- Exercise -
Exactly the lines from the one with "front_hem();" to the one with "before = set(bpy.data.objects)", both included, are to be printed again; leave out the rest.

- Recorded information -
▬▬▬
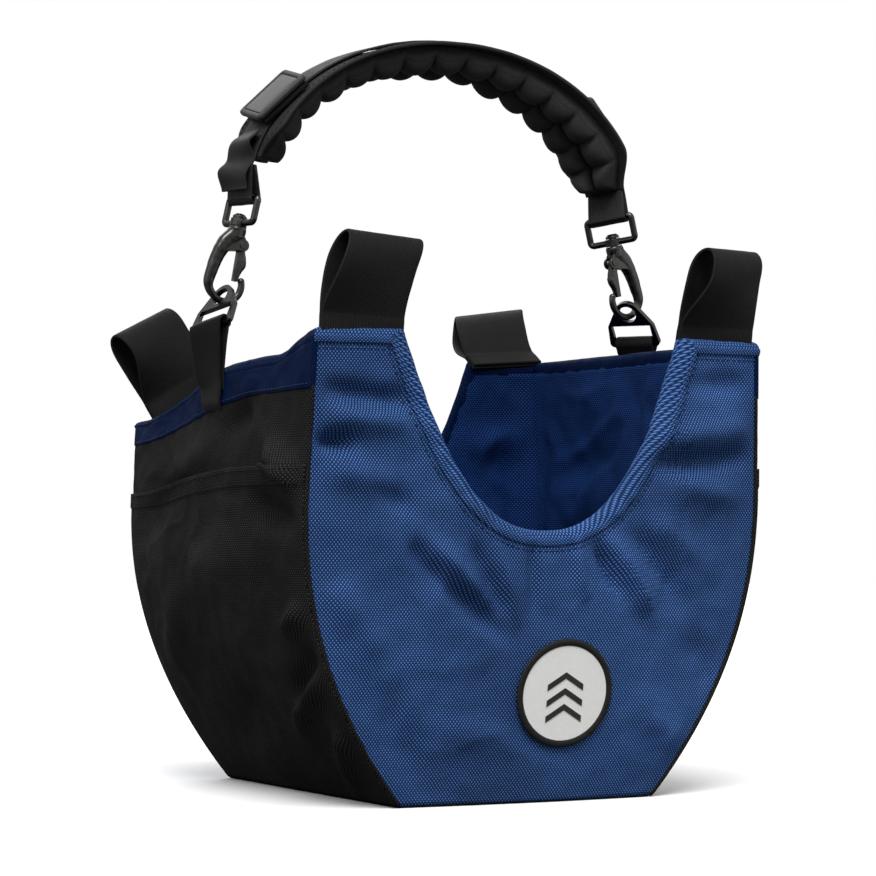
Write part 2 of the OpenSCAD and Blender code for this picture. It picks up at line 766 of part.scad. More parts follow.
// Gate that closes on the inside of the hook's tip
module gate(side) {
    hub_r = 2.7;
    hub_t = 2.5;
    gate_w = 2.8;
    reach_z = 13.4;
    gate_x = 5.1;
    color(NICKEL) at_hook_body(side) difference() {
        union() {
            translate([pin_x, 2.05, pin_z]) rotate([90, 0, 0]) cylinder(r = hub_r, h = hub_t);
            translate([0, 2.05, 0]) rotate([90, 0, 0]) linear_extrude(4.1) polygon([
                [pin_x - 1.6, pin_z - 4.6], [pin_x + 1.9, pin_z - 4.6],
                [gate_x + gate_w / 2, reach_z], [gate_x - gate_w / 2, reach_z]
            ]);
            translate([0, 2.05, 0]) rotate([90, 0, 0]) linear_extrude(hub_t) polygon([
                [pin_x - 2.2, pin_z], [pin_x + 2.2, pin_z],
                [pin_x + 1.9, pin_z - 5], [pin_x - 1.6, pin_z - 5]
            ]);
            translate([gate_x + 2.2, 2.05, 25]) rotate([90, 0, 0]) cylinder(r = 1.7, h = 4.1);
        }
        translate([pin_x, 0, pin_z])
            rotate([90, 0, 0]) cylinder(r = pin_r + pin_fit, h = 3 * head_t, center = true);
    }
}

// Two turns of spring wire beside the gate's hub
module gate_spring(side) {
    wire = 0.28;
    color(STEEL) at_hook_body(side) translate([pin_x, 0, pin_z]) for (i = [0, 1])
        translate([0, -1.1 - 0.7 * i, 0]) rotate([90, 0, 0])
        rotate_extrude() translate([1.9, 0]) circle(r = wire);
}

// ---------- Output ----------

front_panel();
back_panel();
gusset(LEFT);  // left_gusset
gusset(RIGHT);  // right_gusset
yoke(LEFT);  // left_yoke
yoke(RIGHT);  // right_yoke
pocket(LEFT);  // left_pocket
pocket(RIGHT);  // right_pocket
bottom_panel();
bottom_board();
bottom_lining();
front_lining();
back_lining();
side_lining(LEFT);  // left_lining
side_lining(RIGHT);  // right_lining
front_foam();
back_foam();
side_foam(LEFT);  // left_foam
side_foam(RIGHT);  // right_foam
front_hem();
back_hem();
side_hem(LEFT);  // left_hem
side_hem(RIGHT);  // right_hem
loop_tails();
patch_base();
patch_face();
anchor_web(LEFT);  // left_anchor_web
anchor_web(RIGHT);  // right_anchor_web
loop_front_left();
loop_front_right();
loop_back_left();
loop_back_right();
ring(LEFT);  // left_ring
ring(RIGHT);  // right_ring
strap_webbing();
strap_slack();
pad_backing();
pad_row_front();
pad_row_back();
keeper_band(0);  // left_keeper_band
keeper_band(1);  // right_keeper_band
keeper_plate(0);  // left_keeper_plate
keeper_plate(1);  // right_keeper_plate
keeper_inset(0);  // left_keeper_inset
keeper_inset(1);  // right_keeper_inset
swivel_loop(LEFT);  // left_swivel_loop
swivel_loop(RIGHT);  // right_swivel_loop
snap_hook(LEFT);  // left_hook
snap_hook(RIGHT);  // right_hook
swivel_stud(LEFT);  // left_swivel_stud
swivel_stud(RIGHT);  // right_swivel_stud
gate(LEFT);  // left_gate
gate(RIGHT);  // right_gate
gate_pin(LEFT);  // left_gate_pin
gate_pin(RIGHT);  // right_gate_pin
gate_spring(LEFT);  // left_gate_spring
gate_spring(RIGHT);  // right_gate_spring
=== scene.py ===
"""Looks of the open carry bag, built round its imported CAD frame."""
import math

import bpy
from mathutils import Matrix, Vector, noise


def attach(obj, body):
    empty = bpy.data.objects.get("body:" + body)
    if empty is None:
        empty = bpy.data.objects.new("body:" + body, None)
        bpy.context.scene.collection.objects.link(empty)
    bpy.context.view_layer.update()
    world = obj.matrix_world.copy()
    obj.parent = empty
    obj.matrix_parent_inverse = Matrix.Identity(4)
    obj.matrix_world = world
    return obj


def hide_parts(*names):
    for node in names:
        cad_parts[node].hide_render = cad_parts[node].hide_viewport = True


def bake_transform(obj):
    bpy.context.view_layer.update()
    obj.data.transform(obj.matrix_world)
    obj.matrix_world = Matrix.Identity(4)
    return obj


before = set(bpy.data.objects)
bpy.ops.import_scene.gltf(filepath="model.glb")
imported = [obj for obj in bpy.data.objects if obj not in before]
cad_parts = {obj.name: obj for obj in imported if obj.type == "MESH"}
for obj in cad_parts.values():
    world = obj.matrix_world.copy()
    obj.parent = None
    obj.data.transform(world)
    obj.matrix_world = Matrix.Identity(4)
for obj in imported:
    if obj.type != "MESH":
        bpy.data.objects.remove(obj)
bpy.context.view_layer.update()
MM = 0.001
LEFT, RIGHT = -1, 1
SIDES = ((LEFT, "left"), (RIGHT, "right"))


# ---------- Camera, floor and light ----------

VIEW_TURN = math.radians(27.2)
VIEW_DISTANCE = 1.8
VIEW_HEIGHT = 0.151
AIM_HEIGHT = 0.2086
AIM_RIGHT = 0.0036
LENS = 123.4
# Share of white that the surroundings and the floor throw on the object; the camera sees both as white
SURROUND = 0.52
FLOOR_BOUNCE = 0.12
FLOOR_HALF = 6
# Distant softboxes: the place each shines from, its spread in degrees and its strength
SUNS = {
    "key": ((-0.8, -1.5, 2.3), 32, 2.7),
    "fill": ((1.6, -1.2, 1.2), 70, 0.6),
    "side": ((-1.9, -0.4, 1.0), 60, 0.6),
    "back": ((0.4, 1.8, 1.6), 50, 0.7),
}


def make_camera():
    forward = Vector((math.sin(VIEW_TURN), math.cos(VIEW_TURN), 0))
    right = Vector((math.cos(VIEW_TURN), -math.sin(VIEW_TURN), 0))
    place = -VIEW_DISTANCE * forward + Vector((0, 0, VIEW_HEIGHT))
    aim = AIM_RIGHT * right + Vector((0, 0, AIM_HEIGHT))
    data = bpy.data.cameras.new("view")
    data.lens = LENS
    data.sensor_width = 36
    camera = stand_object("view", data)
    camera.location = place
    camera.rotation_euler = (aim - place).to_track_quat("-Z", "Y").to_euler()
    bpy.context.scene.camera = camera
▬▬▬
- Response to the exercise -
front_hem();
back_hem();
side_hem(LEFT);  // left_hem
side_hem(RIGHT);  // right_hem
loop_tails();
patch_base();
patch_face();
anchor_web(LEFT);  // left_anchor_web
anchor_web(RIGHT);  // right_anchor_web
loop_front_left();
loop_front_right();
loop_back_left();
loop_back_right();
ring(LEFT);  // left_ring
ring(RIGHT);  // right_ring
strap_webbing();
strap_slack();
pad_backing();
pad_row_front();
pad_row_back();
keeper_band(0);  // left_keeper_band
keeper_band(1);  // right_keeper_band
keeper_plate(0);  // left_keeper_plate
keeper_plate(1);  // right_keeper_plate
keeper_inset(0);  // left_keeper_inset
keeper_inset(1);  // right_keeper_inset
swivel_loop(LEFT);  // left_swivel_loop
swivel_loop(RIGHT);  // right_swivel_loop
snap_hook(LEFT);  // left_hook
snap_hook(RIGHT);  // right_hook
swivel_stud(LEFT);  // left_swivel_stud
swivel_stud(RIGHT);  // right_swivel_stud
gate(LEFT);  // left_gate
gate(RIGHT);  // right_gate
gate_pin(LEFT);  // left_gate_pin
gate_pin(RIGHT);  // right_gate_pin
gate_spring(LEFT);  // left_gate_spring
gate_spring(RIGHT);  // right_gate_spring
=== scene.py ===
"""Looks of the open carry bag, built round its imported CAD frame."""
import math

import bpy
from mathutils import Matrix, Vector, noise


def attach(obj, body):
    empty = bpy.data.objects.get("body:" + body)
    if empty is None:
        empty = bpy.data.objects.new("body:" + body, None)
        bpy.context.scene.collection.objects.link(empty)
    bpy.context.view_layer.update()
    world = obj.matrix_world.copy()
    obj.parent = empty
    obj.matrix_parent_inverse = Matrix.Identity(4)
    obj.matrix_world = world
    return obj


def hide_parts(*names):
    for node in names:
        cad_parts[node].hide_render = cad_parts[node].hide_viewport = True


def bake_transform(obj):
    bpy.context.view_layer.update()
    obj.data.transform(obj.matrix_world)
    obj.matrix_world = Matrix.Identity(4)
    return obj


before = set(bpy.data.objects)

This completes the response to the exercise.